Records from a collection
-- START --

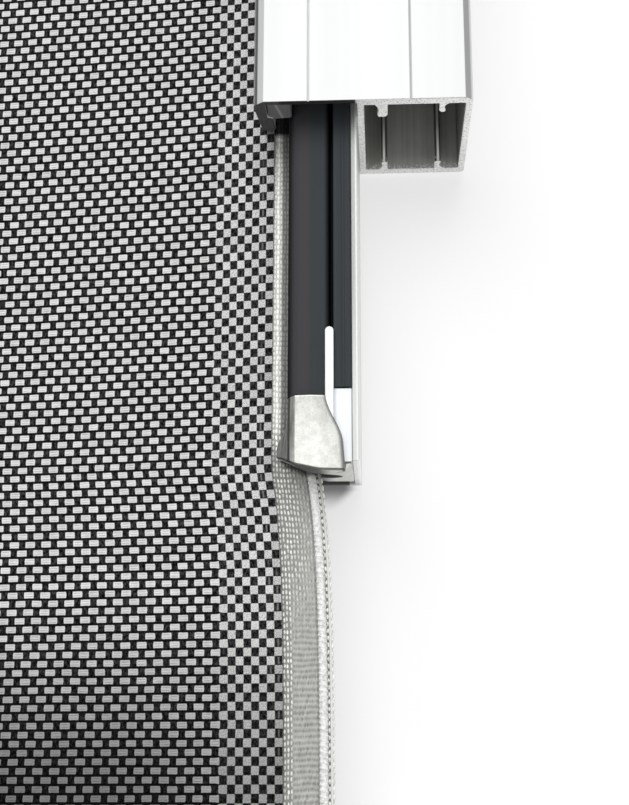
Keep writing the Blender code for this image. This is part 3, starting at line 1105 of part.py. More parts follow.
def main():
    for old in list(bpy.data.objects):
        bpy.data.objects.remove(old, do_unlink=True)
    white = material("powder_coated_white", (0.86, 0.87, 0.88), 0.35)
    raw = material("brushed_aluminium", (0.72, 0.73, 0.74), 0.32, 1.0)
    dark = material("anthracite_pvc", (0.055, 0.062, 0.068), 0.45)
    nickel = material("satin_nickel", (0.74, 0.73, 0.69), 0.38, 1.0)
    fabric = material("woven_screen", (0.26, 0.26, 0.26), 0.8)
    tape = material("zip_tape", (0.58, 0.58, 0.55), 0.85)
    coil = material("zip_coil", (0.78, 0.78, 0.75), 0.6)
    seal = material("grey_seal", (0.16, 0.16, 0.165), 0.7)
    plastic = material("white_plastic", (0.80, 0.80, 0.80), 0.45)
    grey = material("grey_plastic", (0.22, 0.22, 0.23), 0.5)
    black = material("black_rubber", (0.03, 0.03, 0.03), 0.75)
    steel = material("zinc_steel", (0.62, 0.62, 0.61), 0.35, 1.0)
    brass = material("gear_brass", (0.70, 0.52, 0.24), 0.35, 1.0)

    roller_axis = empty("roller_axis", (CENTER_X, -ROLLER_DEPTH, ROLLER_Z))
    crank_axis = empty("crank_axis", at(RIGHT, GEAR_MIDDLE, WORM_DEPTH, ROLLER_Z))
    idler_axis = empty("idler_axis", at(LEFT, TUBE_OUT, ROLLER_DEPTH, ROLLER_Z))
    bar_slide = empty("bar_slide", (CENTER_X, -FABRIC_DEPTH, BAR_TOP))

    side_channels(white)
    fixings(steel, plastic)
    carriers(raw)
    guides(dark)
    funnels(nickel)
    front_seals(seal)
    foot_caps(plastic)
    brackets(white, steel)
    gear_housing(grey, grey, steel)
    roller(roller_axis, raw, fabric, coil, plastic, steel)
    worm_wheel(roller_axis, brass)
    worm(crank_axis, steel)
    crank_eye(crank_axis, steel)
    idler_pin(idler_axis, steel, steel)
    bottom_bar(bar_slide, white, plastic, steel, coil, black)
    screen(fabric, tape, coil)


main()
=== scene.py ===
"""Side-guided outdoor screen blind: shapes and finishes of what shows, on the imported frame."""
import math

import bmesh
import bpy
from bpy.props import FloatProperty, FloatVectorProperty, IntProperty, PointerProperty
from mathutils import Matrix, Vector


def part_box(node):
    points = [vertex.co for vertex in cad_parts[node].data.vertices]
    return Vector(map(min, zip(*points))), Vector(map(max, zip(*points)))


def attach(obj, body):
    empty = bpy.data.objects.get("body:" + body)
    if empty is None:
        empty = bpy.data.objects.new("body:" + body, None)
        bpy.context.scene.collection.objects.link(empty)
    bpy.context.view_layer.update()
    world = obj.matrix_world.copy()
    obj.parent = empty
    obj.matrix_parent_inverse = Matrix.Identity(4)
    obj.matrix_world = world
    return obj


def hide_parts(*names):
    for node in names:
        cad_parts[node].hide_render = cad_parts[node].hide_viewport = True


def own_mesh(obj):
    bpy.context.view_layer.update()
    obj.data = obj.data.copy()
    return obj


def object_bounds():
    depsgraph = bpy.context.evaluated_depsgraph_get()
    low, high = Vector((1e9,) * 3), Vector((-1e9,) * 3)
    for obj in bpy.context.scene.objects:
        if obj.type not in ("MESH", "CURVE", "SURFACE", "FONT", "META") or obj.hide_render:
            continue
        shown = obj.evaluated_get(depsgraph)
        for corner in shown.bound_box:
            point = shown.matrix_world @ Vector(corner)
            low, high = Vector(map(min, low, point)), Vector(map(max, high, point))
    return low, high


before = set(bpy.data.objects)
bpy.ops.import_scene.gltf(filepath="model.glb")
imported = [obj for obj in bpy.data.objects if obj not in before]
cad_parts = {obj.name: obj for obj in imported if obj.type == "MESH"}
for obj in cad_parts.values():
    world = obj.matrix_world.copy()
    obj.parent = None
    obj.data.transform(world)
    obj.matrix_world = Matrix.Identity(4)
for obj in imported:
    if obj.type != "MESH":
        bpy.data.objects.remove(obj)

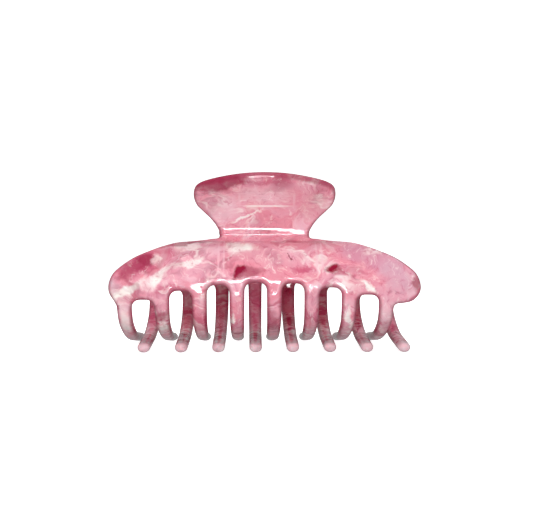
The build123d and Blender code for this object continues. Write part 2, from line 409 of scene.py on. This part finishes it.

-- END --

The problem -
Your task is to give again the lines from the one containing "(CENTER_X, -ROLLER_DEPTH, ROLLER_Z))" to the one containing "obj.matrix_parent_inverse = Matrix.Identity(4)", both lines included, exactly and without anything added.

Result of this exercise -
    roller_axis = empty("roller_axis", (CENTER_X, -ROLLER_DEPTH, ROLLER_Z))
    crank_axis = empty("crank_axis", at(RIGHT, GEAR_MIDDLE, WORM_DEPTH, ROLLER_Z))
    idler_axis = empty("idler_axis", at(LEFT, TUBE_OUT, ROLLER_DEPTH, ROLLER_Z))
    bar_slide = empty("bar_slide", (CENTER_X, -FABRIC_DEPTH, BAR_TOP))

    side_channels(white)
    fixings(steel, plastic)
    carriers(raw)
    guides(dark)
    funnels(nickel)
    front_seals(seal)
    foot_caps(plastic)
    brackets(white, steel)
    gear_housing(grey, grey, steel)
    roller(roller_axis, raw, fabric, coil, plastic, steel)
    worm_wheel(roller_axis, brass)
    worm(crank_axis, steel)
    crank_eye(crank_axis, steel)
    idler_pin(idler_axis, steel, steel)
    bottom_bar(bar_slide, white, plastic, steel, coil, black)
    screen(fabric, tape, coil)


main()
=== scene.py ===
"""Side-guided outdoor screen blind: shapes and finishes of what shows, on the imported frame."""
import math

import bmesh
import bpy
from bpy.props import FloatProperty, FloatVectorProperty, IntProperty, PointerProperty
from mathutils import Matrix, Vector


def part_box(node):
    points = [vertex.co for vertex in cad_parts[node].data.vertices]
    return Vector(map(min, zip(*points))), Vector(map(max, zip(*points)))


def attach(obj, body):
    empty = bpy.data.objects.get("body:" + body)
    if empty is None:
        empty = bpy.data.objects.new("body:" + body, None)
        bpy.context.scene.collection.objects.link(empty)
    bpy.context.view_layer.update()
    world = obj.matrix_world.copy()
    obj.parent = empty
    obj.matrix_parent_inverse = Matrix.Identity(4)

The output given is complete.